Ramco-Gershenson Properties Trust (NYSE:RPT - News)

today announced financial results for the third quarter ended September 30, 2008.




  • Sold Plaza at Delray shopping center in Delray Beach, FL to Heitman Joint Venture
  • Signed 34,800 SF Golfsmith lease to replace Linens N Things at Troy Marketplace in Troy, MI
  • Renewed leases at expiration at an average increase of 7.3% over prior rents paid
  • Opened 23 new stores with rental rates averaging 67.4% over portfolio average rents
  • Same Center Net Operating Income increase of 3.9%
  • Core operating portfolio occupancy of 95.3%

Funds from Operations (FFO) for the third quarter 2008, which was impacted by the planned value-added redevelopment of a number of shopping centers as well as the sale of assets to existing joint ventures, decreased 4.3% to $13.5 million, compared to $14.1 million for the three months ended September 30, 2007. On a diluted per share basis, the decrease was 4.5% to $0.63 per share, compared with $0.66 per share for the same period in 2007. Net income for the third quarter 2008 was $11.6 million compared to $3.3 million for the three months ended September 30, 2007. On a diluted basis, net income for the third quarter 2008 was $0.63 per share compared to net income of $0.15 per share for the same period in 2007. Net income was higher in the third quarter of 2008, primarily due to a $9.3 million increase in gains on the sale of real estate assets.

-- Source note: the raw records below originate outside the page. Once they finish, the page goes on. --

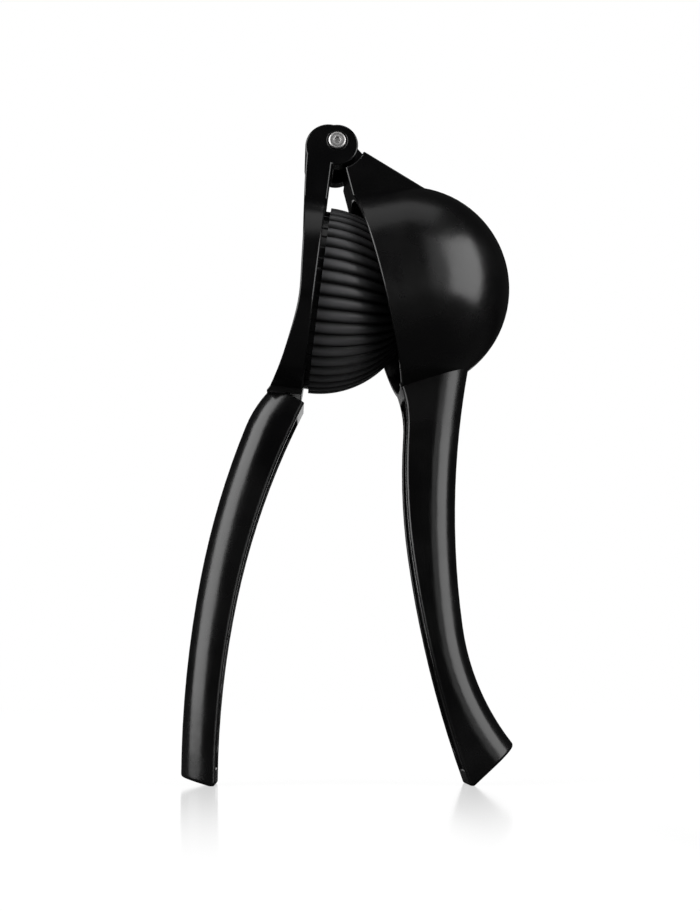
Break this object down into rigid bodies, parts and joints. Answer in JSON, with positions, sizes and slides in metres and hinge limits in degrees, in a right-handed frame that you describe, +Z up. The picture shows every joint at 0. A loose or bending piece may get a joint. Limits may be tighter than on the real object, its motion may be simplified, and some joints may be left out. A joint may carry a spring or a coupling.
{
  "type": "citrus press",
  "caption": "Hinged hand citrus press: cast levers, a ribbed pressing dome over a drained bowl, joined by a fork and tongue hinge at the top, shown open and standing on its handle ends.",
  "frame": {"origin": "on the standing surface, below the middle of the part's bounding box", "axes": "+Z up from the standing surface to the hinge, +X from the press lever to the bowl lever, +Y along the hinge pin away from the screw head"},
  "size_m": [0.1084, 0.0708, 0.2181],
  "materials": {
    "press_coating": "die casting with a satin black non-stick coating",
    "bowl_coating": "die casting with a satin black non-stick coating",
    "barrel_steel": "turned stainless steel, lightly brushed",
    "screw_steel": "turned stainless steel, lightly brushed"
  },
  "bodies": {
    "bowl_body": {"bowl_lever": "bowl_coating"},
    "press_body": {"press_lever": "press_coating", "hinge_barrel": "barrel_steel", "hinge_screw": "screw_steel"}
  },
  "joints": [
    {"name": "press_hinge", "type": "hinge", "parent": "bowl_body", "child": "press_body", "pos_m": [-0.00443, 0, 0.21246], "axis": [0, 1, 0], "range_deg": [-20.5, 95]}
  ]
}
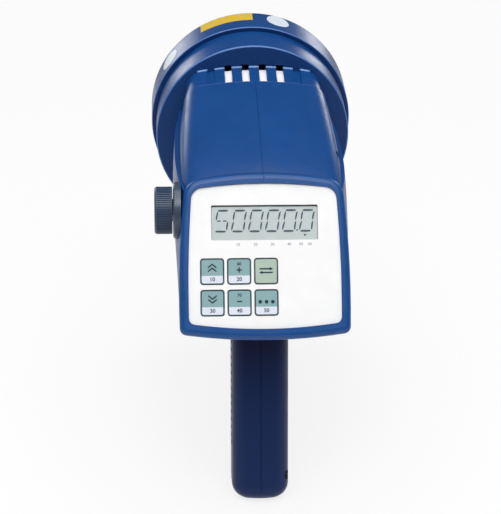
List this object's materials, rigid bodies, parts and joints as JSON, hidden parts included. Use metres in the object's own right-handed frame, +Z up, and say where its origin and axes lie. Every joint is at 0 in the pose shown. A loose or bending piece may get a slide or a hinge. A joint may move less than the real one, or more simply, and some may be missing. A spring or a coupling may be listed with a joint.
{
  "type": "xenon stroboscope",
  "caption": "Handheld stroboscope with a round flash head, a tilted control panel with a digital display and keys, a side adjusting knob, a pistol handle and a sprung trigger.",
  "frame": {"origin": "centre of the tripod socket's mouth on the flat base of the handle", "axes": "+X to the user's right, +Y along the lamp's beam, +Z up the tripod socket's axis"},
  "size_m": [0.1222, 0.2091, 0.2291],
  "materials": {
    "housing_blue": "fine-textured moulded plastic, royal blue",
    "head_blue": "satin moulded plastic, royal blue",
    "trigger_blue": "satin moulded plastic, dark blue",
    "overlay_white": "fine-grained printed polyester, white",
    "clear_window": "clear acrylic",
    "lcd_grey": "grey-green liquid crystal display",
    "key_teal": "printed key cap, teal and pale grey",
    "key_green": "printed key cap, pale green",
    "knob_black": "ribbed satin plastic, black",
    "collar_black": "matt plastic, black",
    "lens_clear": "clear polycarbonate",
    "gasket_rubber": "black rubber",
    "reflector_mirror": "bright metallised bowl",
    "tube_glass": "quartz glass",
    "electrode_metal": "grey metal",
    "socket_white": "glazed ceramic, off-white",
    "shield_white": "matt heat-resistant sheet, white",
    "board_green": "circuit board, green",
    "part_black": "moulded plastic, black",
    "capacitor_sleeve": "shrink sleeve, dark blue",
    "coil_tape": "yellow insulating tape on ferrite",
    "cell_sleeve": "shrink sleeve, green",
    "lead_red": "silicone insulation, red",
    "nickel": "nickel plate",
    "screw_steel": "zinc-plated steel",
    "spring_steel": "spring steel",
    "brass": "turned brass"
  },
  "bodies": {
    "body": {"left_housing": "housing_blue", "right_housing": "housing_blue", "reflector_housing": "head_blue", "front_bezel": "head_blue", "reflector": "reflector_mirror", "flash_tube": "tube_glass", "lamp_electrodes": "electrode_metal", "lens_gasket": "gasket_rubber", "front_lens": "lens_clear", "lamp_socket": "socket_white", "heat_shield": "shield_white", "panel_overlay": "overlay_white", "display_window": "clear_window", "lcd_module": "lcd_grey", "display_board": "board_green", "key_switches": "part_black", "board_screws": "screw_steel", "housing_screws": "screw_steel", "reflector_screws": "screw_steel", "bezel_screws": "screw_steel", "encoder_body": "part_black", "knob_collar": "collar_black", "encoder_nut": "nickel", "trigger_pin": "screw_steel", "trigger_spring": "spring_steel", "lock_spring": "spring_steel", "power_switch": "part_black", "input_jack": "part_black", "output_jack": "part_black", "jack_nuts": "nickel", "tripod_bush": "brass", "charge_jack": "part_black", "handle_cells": "cell_sleeve", "cell_holder": "part_black", "body_cells": "cell_sleeve", "main_board": "board_green", "discharge_capacitors": "capacitor_sleeve", "charge_transformer": "coil_tape", "trigger_transformer": "coil_tape", "lamp_leads": "lead_red"},
    "adjusting_knob": {"adjusting_knob": "knob_black", "encoder_shaft": "nickel"},
    "trigger": {"trigger": "trigger_blue"},
    "lock_button": {"lock_button": "part_black"},
    "key_double": {"key_double": "key_teal"},
    "key_halve": {"key_halve": "key_teal"},
    "key_phase_up": {"key_phase_up": "key_teal"},
    "key_phase_down": {"key_phase_down": "key_teal"},
    "key_alternate": {"key_alternate": "key_green"},
    "key_preset": {"key_preset": "key_teal"}
  },
  "joints": [
    {"name": "knob_turn", "type": "hinge", "parent": "body", "child": "adjusting_knob", "pos_m": [-0.0545, 0.0207, 0.1725], "axis": [-1, 0, 0], "continuous": true},
    {"name": "trigger_pull", "type": "hinge", "parent": "body", "child": "trigger", "pos_m": [0, 0.0457, 0.10344], "axis": [-1, 0, 0], "range_deg": [0, 7], "stiffness_Nm_per_rad": 0.6, "springref_deg": -8.59, "deforming": ["trigger_spring"]},
    {"name": "lock_push", "type": "slide", "parent": "body", "child": "lock_button", "axis": [1, 0, 0], "range_m": [0, 0.003], "stiffness_N_per_m": 400, "springref_m": -0.001, "deforming": ["lock_spring"]},
    {"name": "press_double", "type": "slide", "parent": "body", "child": "key_double", "axis": [0, 0.8434, -0.5373], "range_m": [0, 0.0004], "stiffness_N_per_m": 3000, "springref_m": -0.0001},
    {"name": "press_halve", "type": "slide", "parent": "body", "child": "key_halve", "axis": [0, 0.8434, -0.5373], "range_m": [0, 0.0004], "stiffness_N_per_m": 3000, "springref_m": -0.0001},
    {"name": "press_phase_up", "type": "slide", "parent": "body", "child": "key_phase_up", "axis": [0, 0.8434, -0.5373], "range_m": [0, 0.0004], "stiffness_N_per_m": 3000, "springref_m": -0.0001},
    {"name": "press_phase_down", "type": "slide", "parent": "body", "child": "key_phase_down", "axis": [0, 0.8434, -0.5373], "range_m": [0, 0.0004], "stiffness_N_per_m": 3000, "springref_m": -0.0001},
    {"name": "press_alternate", "type": "slide", "parent": "body", "child": "key_alternate", "axis": [0, 0.8434, -0.5373], "range_m": [0, 0.0004], "stiffness_N_per_m": 3000, "springref_m": -0.0001},
    {"name": "press_preset", "type": "slide", "parent": "body", "child": "key_preset", "axis": [0, 0.8434, -0.5373], "range_m": [0, 0.0004], "stiffness_N_per_m": 3000, "springref_m": -0.0001}
  ]
}
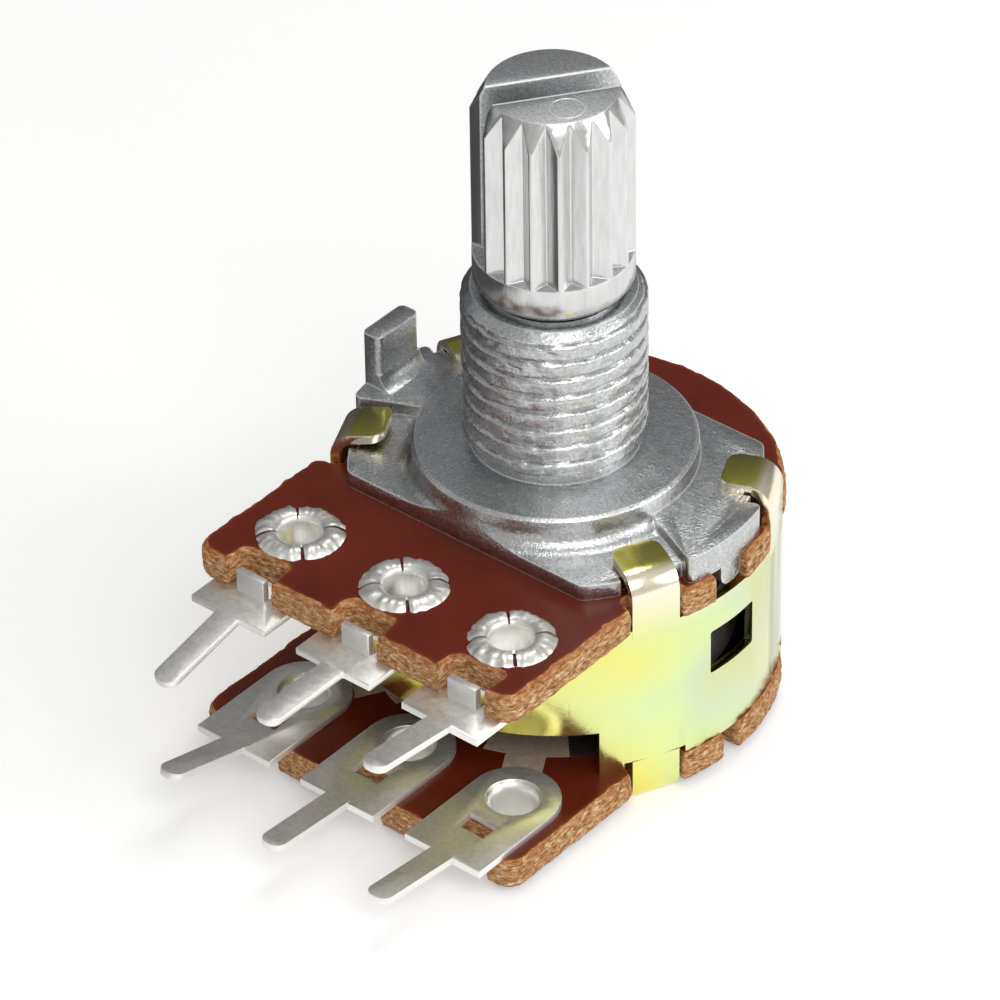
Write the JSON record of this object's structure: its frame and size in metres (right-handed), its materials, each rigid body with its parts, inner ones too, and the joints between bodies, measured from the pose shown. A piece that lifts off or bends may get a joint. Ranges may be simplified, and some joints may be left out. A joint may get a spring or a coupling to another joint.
{
  "type": "dual-gang potentiometer",
  "caption": "Rotary dual-gang potentiometer with a split knurled shaft, threaded bushing, bent-tab frame and stacked wafers with flat solder pins.",
  "frame": {"origin": "on the shaft axis, at the seating face of the boss ring that meets the panel", "axes": "+Z along the shaft, out of the panel; the terminals point to -Y and their row runs along X"},
  "size_m": [0.017, 0.025, 0.0263],
  "materials": {
    "zinc_casting": "satin as-cast zinc",
    "shaft_metal": "bright machined",
    "clip_steel": "oiled spring steel",
    "chromated_steel": "yellow-green iridescent chromate",
    "wafer_laminate": "glossy paper laminate with fibrous cut edges",
    "tinned_terminal": "satin tin plating on brass",
    "carbon_print": "matt carbon print",
    "silver_print": "satin silver print",
    "rotor_moulding": "charcoal moulding",
    "wiper_spring": "bright spring bronze"
  },
  "bodies": {
    "housing": {"bushing_plate": "zinc_casting", "frame": "chromated_steel", "front_wafer": "wafer_laminate", "rear_wafer": "wafer_laminate", "front_terminal_1": "tinned_terminal", "front_terminal_2": "tinned_terminal", "front_terminal_3": "tinned_terminal", "front_resistive_track": "carbon_print", "front_collector_ring": "carbon_print", "front_end_contacts": "silver_print", "rear_terminal_1": "tinned_terminal", "rear_terminal_2": "tinned_terminal", "rear_terminal_3": "tinned_terminal", "rear_resistive_track": "carbon_print", "rear_collector_ring": "carbon_print", "rear_end_contacts": "silver_print"},
    "rotor": {"shaft": "shaft_metal", "retaining_clip": "clip_steel", "front_rotor": "rotor_moulding", "rear_rotor": "rotor_moulding", "front_wiper": "wiper_spring", "rear_wiper": "wiper_spring"}
  },
  "joints": [
    {"name": "shaft_turn", "type": "hinge", "parent": "housing", "child": "rotor", "pos_m": [0, 0, 0], "axis": [0, 0, 1], "range_deg": [-294, 6]}
  ]
}
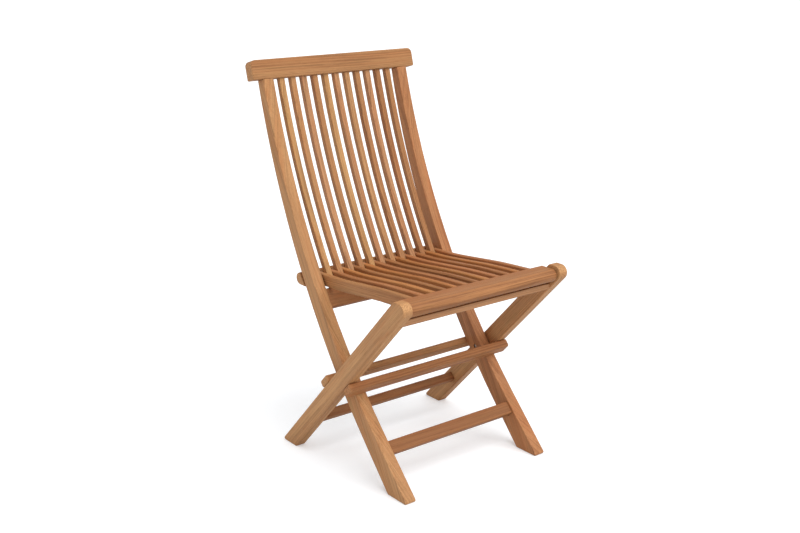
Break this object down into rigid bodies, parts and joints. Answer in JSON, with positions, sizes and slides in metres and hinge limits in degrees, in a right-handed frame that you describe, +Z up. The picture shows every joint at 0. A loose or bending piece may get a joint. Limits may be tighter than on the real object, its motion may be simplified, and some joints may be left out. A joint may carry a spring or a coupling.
{
  "type": "folding chair",
  "caption": "Slatted teak side chair on crossed legs; the seat slides up behind the curved back posts so the chair folds flat.",
  "frame": {"origin": "middle of the outline on the floor, under the chair, half way between the sides and between front and back", "axes": "+Z up, +X to the right seen from the front, the front of the chair faces -Y"},
  "size_m": [0.468, 0.5934, 0.8996],
  "materials": {
    "teak": "bare oiled teak, satin, grain along each piece",
    "teak_red": "bare teak of a redder board, satin",
    "teak_gold": "bare teak of a yellower board, satin",
    "steel": "plain stainless"
  },
  "bodies": {
    "back_frame": {"post_left": "teak", "post_right": "teak", "top_rail": "teak", "lower_back_rail": "teak_red", "back_slat_01": "teak_gold", "back_slat_02": "teak_red", "back_slat_03": "teak", "back_slat_04": "teak_red", "back_slat_05": "teak", "back_slat_06": "teak_gold", "back_slat_07": "teak_red", "back_slat_08": "teak", "back_slat_09": "teak_red", "back_slat_10": "teak", "back_slat_11": "teak_gold", "stop_bar_front": "teak_red", "stop_bar_rear": "teak", "front_stretcher": "teak_red", "crossing_pin_left": "steel", "crossing_pin_right": "steel", "crossing_washer_left": "steel", "crossing_washer_right": "steel"},
    "leg_frame": {"short_leg_left": "teak", "short_leg_right": "teak", "seat_support_rail": "teak_gold", "rear_stretcher": "teak_red"},
    "seat": {"seat_front_rail": "teak", "seat_slat_01": "teak", "seat_slat_02": "teak_red", "seat_slat_03": "teak_gold", "seat_slat_04": "teak", "seat_slat_05": "teak_red", "seat_slat_06": "teak", "seat_slat_07": "teak_red", "seat_slat_08": "teak_gold", "seat_slat_09": "teak", "seat_slat_10": "teak_red", "seat_slat_11": "teak", "seat_slat_12": "teak_red", "seat_rear_bar": "teak_red", "seat_pin_left": "steel", "seat_pin_right": "steel"}
  },
  "joints": [
    {"name": "fold", "type": "hinge", "parent": "back_frame", "child": "leg_frame", "pos_m": [0, -0.05159, 0.21076], "axis": [-1, 0, 0], "range_deg": [0, 68]},
    {"name": "seat_fold", "type": "hinge", "parent": "leg_frame", "child": "seat", "pos_m": [0, -0.27483, 0.446], "axis": [1, 0, 0], "range_deg": [0, 130]}
  ],
  "couplings": [
    {"joint": "seat_fold", "follows": "fold", "ratio": 1.88}
  ]
}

Funds from Operations (FFO) for the nine months ended September 30, 2008, also impacted by redevelopment projects and property sales to joint ventures, decreased 3.4% to $39.9 million, compared to $41.3 million for the nine months ended September 30, 2007. On a diluted per share basis, the decrease was 3.1% to $1.86 per share, compared with $1.92 per share for the same period in 2007. Net income for the nine months ended September 30, 2008, was $26.0 million compared to $38.2 million for the nine months ended September 30, 2007. On a diluted basis, net income for the nine months ended September 30, 2008, was $1.41 per share compared to net income of $1.96 per share for the same period in 2007. Net income was lower for the nine months ended September 30, 2008, primarily due to higher gains on asset sales in the first nine months of 2007 versus the same period this year.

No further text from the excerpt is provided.